Comment 51 Adam Barth 2010-05-14 23:32:04 PDT
Attachment 55964 [details] was posted by a committer and has review+, assigning to Shinichiro Hamaji for commit.
Comment 52 Shinichiro Hamaji 2010-05-16 22:33:52 PDT
Thanks Alexey for your review! Yaeh, I'll wait for a few days.

> This should use DEFINE_STATIC_LOCAL. I'm not really sure why we're still doing this, but that's what we are doing.

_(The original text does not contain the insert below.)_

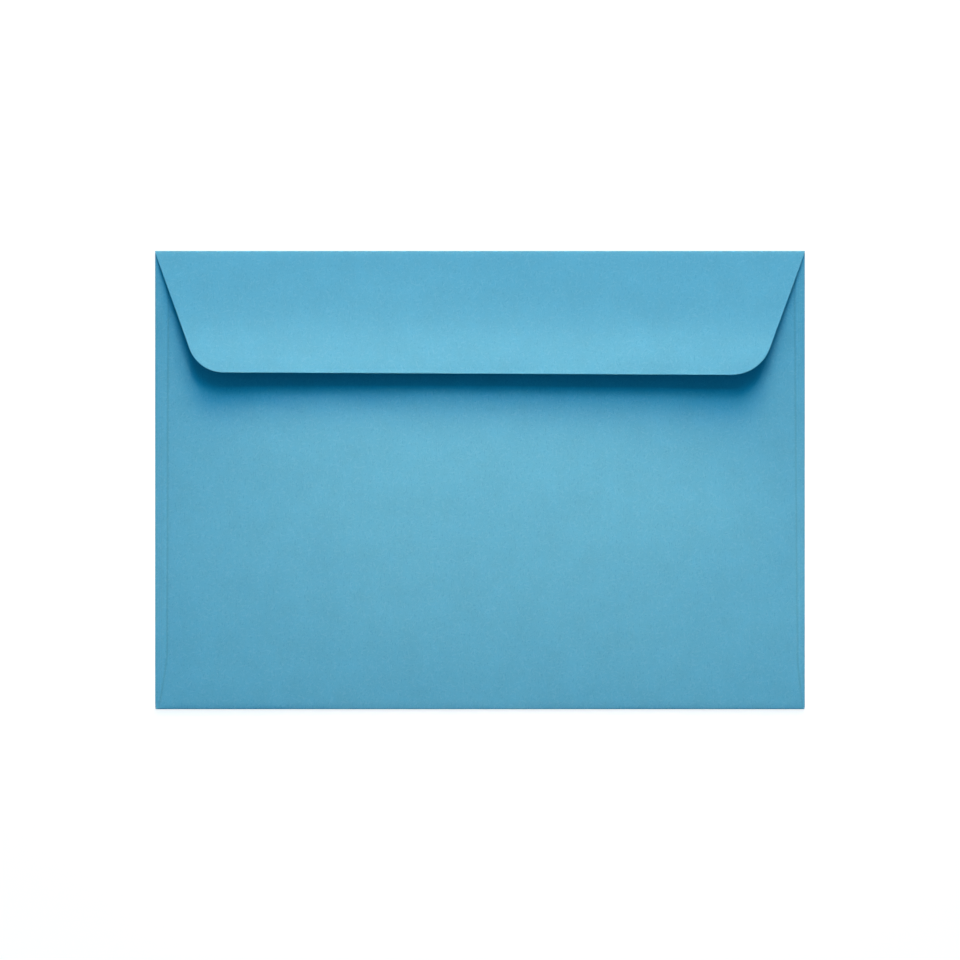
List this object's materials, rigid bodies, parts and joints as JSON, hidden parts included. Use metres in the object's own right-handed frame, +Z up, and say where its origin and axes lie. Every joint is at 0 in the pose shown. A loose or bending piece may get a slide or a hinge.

Thanks I'll do this change before I land.
Comment 53 Shinichiro Hamaji 2010-05-23 23:22:36 PDT
Committed r60063: <http://trac.webkit.org/changeset/60063>
Comment 54 Shinichiro Hamaji 2010-05-24 00:12:52 PDT
Committed r60064: <http://trac.webkit.org/changeset/60064>
Comment 55 Eric Seidel (no email) 2010-05-24 11:00:23 PDT
Looks like the Qt linux bot is failing after this checkin:
http://build.webkit.org/results/Qt%20Linux%20Release/r60073%20(12283)/results.html
Comment 56 Shinichiro Hamaji 2010-05-24 11:11:08 PDT
Committed r60074: <http://trac.webkit.org/changeset/60074>
Comment 57 Shinichiro Hamaji 2010-05-24 11:12:50 PDT
(In reply to comment #55)
> Looks like the Qt linux bot is failing after this checkin:
> http://build.webkit.org/results/Qt%20Linux%20Release/r60073%20(12283)/results.html

Oops. Sorry about this... Hmm I wish reftests.
Comment 58 Shinichiro Hamaji 2010-05-24 11:23:49 PDT
> Oops. Sorry about this... Hmm I wish reftests.

It seems Qt bot is still red, but maybe due to flakiness. I think my fix is working as the two failures have gone.